The crew turned right around after delivering us to shore and charged back out to begin the salvage operation. There had been talk of divers but these never materialized and the wreck was deemed too dangerous for extensive salvaging for personal possessions. Nevertheless, many passengers were reunited with their packs and bags, jackets and even money belts. A bathing suit was the only effect of mine to drift out and up from my cabin and be reclaimed from the ocean. Although it reeked of diesel fuel and was stuffed with tiny wood chips (souvenirs of the Baronesa), I was delighted to have it back.
After spending the night in a cozy hotel, we boarded a new yacht, albeit with some trepidation, to return to Puerta Ayora, the centre of commerce in the Galapagos. The crossing took eight nervous hours. I tried to distract my taut nerves by watching dolphins playing in the waves at the ship's bow. From a safe distance we witnessed the remains of the Baronesa, part of her angled, upper deck still visible. Some passengers opted to leave the Galapagos on the next available plane. Four of us decided to continue on the original tour with a new ship.
Besides experiencing the extraordinary Galapagos wildlife and austere beauty of the islands (without being distracted by trying to capture it all on film), the big benefit of continuing the trip with other "survivors" was the therapeutic support that came from talking over our experience. I will forever be indebted to my fellow travellers for helping me get over this ordeal. Others helped too, with loans and donations of cash, clothes and sympathy.
Of course, I'm more nervous on the water than ever now.

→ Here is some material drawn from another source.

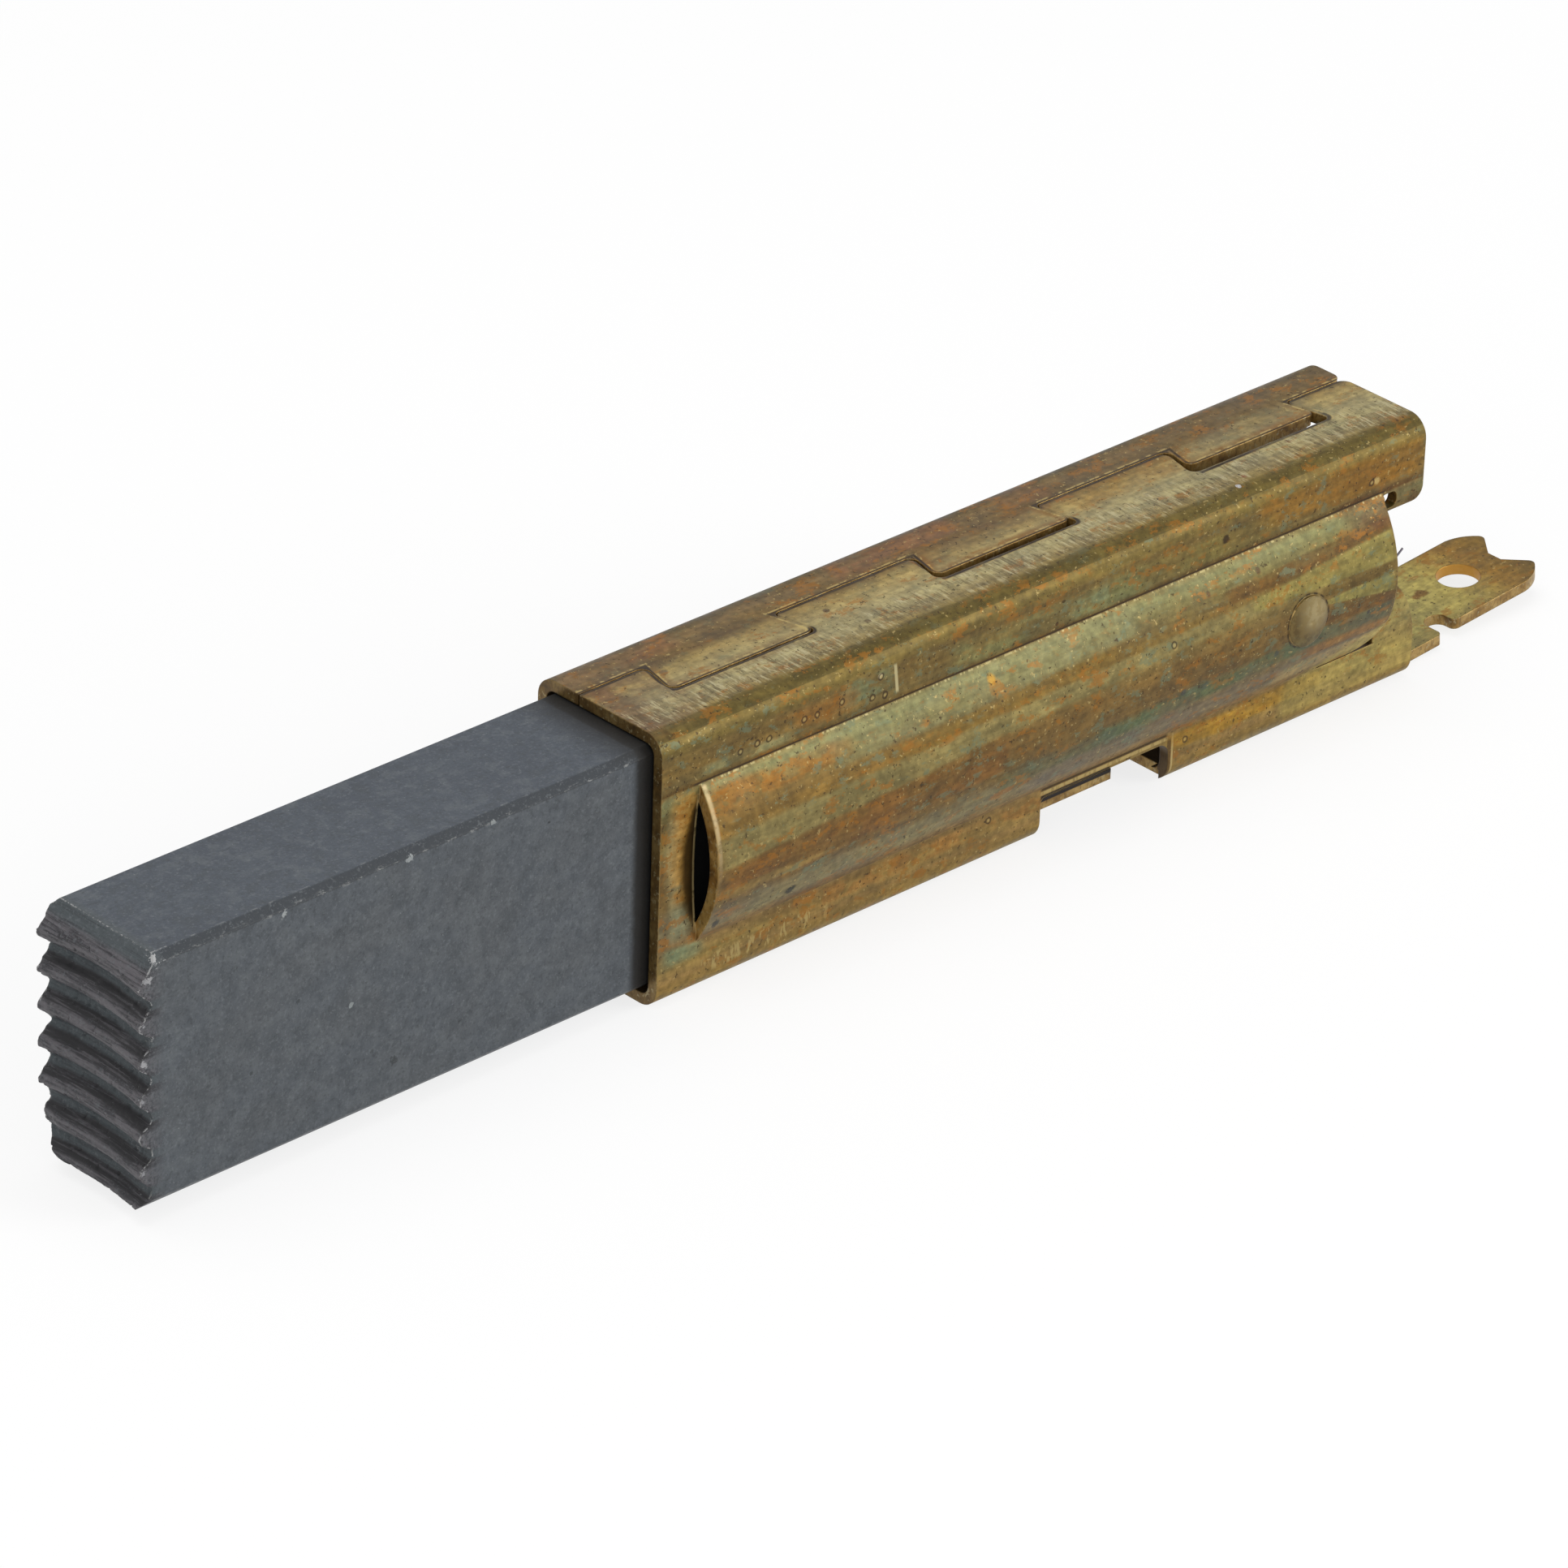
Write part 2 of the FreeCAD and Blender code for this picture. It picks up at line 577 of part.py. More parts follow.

I cringe when I think of the scene I almost made in a boat on Lake Titicaca when other passengers wouldn't follow the captain's direction to distribute themselves more evenly on port and starboard sides (we docked just in time). And now back home, even the Schwartz Bay ferry can make me tense if there's the slightest list. Still, I have no regrets. I learned a great deal in this small test of my survival skills. I quickly discovered what is important to me and what I can live without. I was pleased to find I could let go of my personal possessions so easily - with no second thoughts about risking another trip below decks. I formed a few "forever" friendships and learned to gratefully, and gracefully, accept the charity of others. And I got a gentle reminder of the value of each new day.